INFO: Found 1 target...
[0 / 4] [Prepa] BazelWorkspaceStatusAction stable-status.txt
[79 / 535] Compiling src/google/protobuf/struct.pb.cc [for host]; 0s local, remote-cache ... (3 actions, 2 running)
[124 / 535] Compiling src/google/protobuf/compiler/java/java_message_field.cc [for host]; 0s local, remote-cache ... (3 actions, 2 running)
[178 / 535] Compiling src/google/protobuf/compiler/csharp/csharp_field_base.cc [for host]; 0s local, remote-cache ... (3 actions, 2 running)
[1,702 / 2,103] Compiling internal/wait.c [for host]; 0s local, remote-cache ... (3 actions, 2 running)
[1,814 / 2,174] Compiling external/org_tensorflow/tensorflow/core/framework/cost_graph.pb.cc [for host]; 1s local, remote-cache ... (3 actions, 2 running)
ERROR: /gpfs/alpine/stf007/scratch/rprout/bazel-build-cache/user-root/b2ebe10a0ad0f6175e81a930563cb9d3/external/com_github_grpc_grpc/BUILD:1883:16: Compiling src/core/ext/transport/chttp2/server/insecure/server_chttp2.cc failed: undeclared inclusion(s) in rule '@com_github_grpc_grpc//:grpc_transport_chttp2_server_insecure':
this rule is missing dependency declarations for the following files included by 'src/core/ext/transport/chttp2/server/insecure/server_chttp2.cc':
'/sw/summit/gcc/8.1.1/lib/gcc/powerpc64le-unknown-linux-gnu/8.1.1/include/stdint.h'
'/sw/summit/gcc/8.1.1/lib/gcc/powerpc64le-unknown-linux-gnu/8.1.1/include/stddef.h'
'/sw/summit/gcc/8.1.1/lib/gcc/powerpc64le-unknown-linux-gnu/8.1.1/include/stdarg.h'
'/sw/summit/gcc/8.1.1/include/c++/8.1.1/stdlib.h'
'/sw/summit/gcc/8.1.1/include/c++/8.1.1/cstdlib'
.....
@hawkinsp is our toolchain not being used everywhere by chance?
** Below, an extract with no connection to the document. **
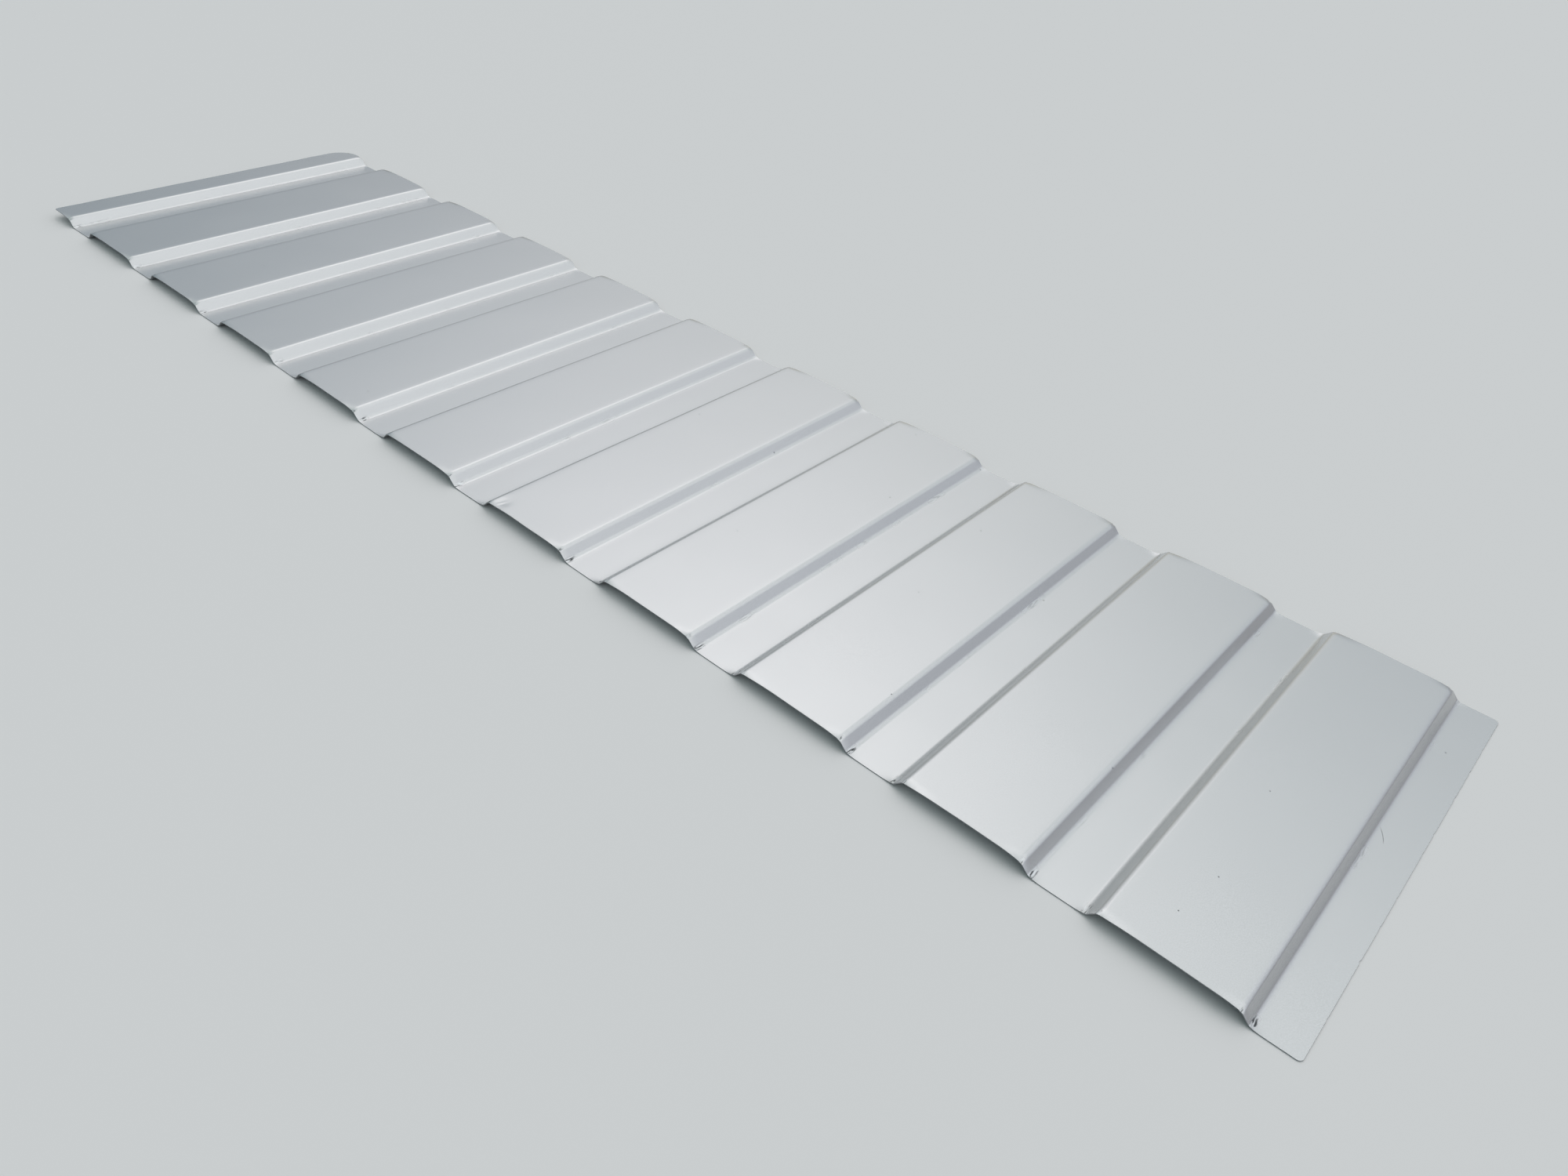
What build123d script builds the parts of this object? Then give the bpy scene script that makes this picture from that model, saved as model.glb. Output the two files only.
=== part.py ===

[599 / 2,232] Executing genrule @local_config_cuda//cuda:cuda-include; 3s local, remote-cache ... (4 actions running)
ERROR: /gpfs/alpine/stf007/scratch/rprout/bazel-build-cache/user-root/b2ebe10a0ad0f6175e81a930563cb9d3/external/org_tensorflow/tensorflow/core/platform/BUILD:453:11: Compiling tensorflow/core/platform/path.cc failed: undeclared inclusion(s) in rule '@org_tensorflow//tensorflow/core/platform:path':
Are there different "rules" or something? undeclared inclusion(s) in rule '@org_tensorflow//tensorflow/core/platform:path':
@hawkinsp I did some digging around in my build-cache, here: /gpfs/alpine/stf007/scratch/rprout/bazel-build-cache/user-root/b2ebe10a0ad0f6175e81a930563cb9d3/execroot/__main__/external/
It looks like these external packages setup their own .bazelrc
and possibly don't get our toolchain config. Is there a guarantee that what we set as the toolchain config in JAX makes it to these external packages?
I was able to build from main on Traverse without having to do any toolchain modifications, though I did have to manually specify the cuda/cudnn paths.
python build/build.py --enable_cuda --cuda_path /usr/local/cuda-11.3 --cuda_version=11.3 --cudnn_version=8.2.0 --cudnn_path /usr/local/cudnn/cuda-11.3/8.2.0 --noenable_mkl_dnn --cuda_compute_capabilities 7.0 --bazel_path /usr/bin/bazel --target_cpu=ppc
Thanks so much for your help with this! Hope the other ppc users can also get it working
I'm trying to build jax on a cluster that uses IBM power9 processors (it's a sister cluster to Summit at ORNL). It seems to be failing when trying to build XLA, which is strange because I've been able to install tensorflow just fine. The full output log is here: https://gist.github.com/f0uriest/5f04e2ed9916bb750a9ea679633ac80c
Any ideas? Is there any plan to offer pre-build wheels for ppc64le architecture?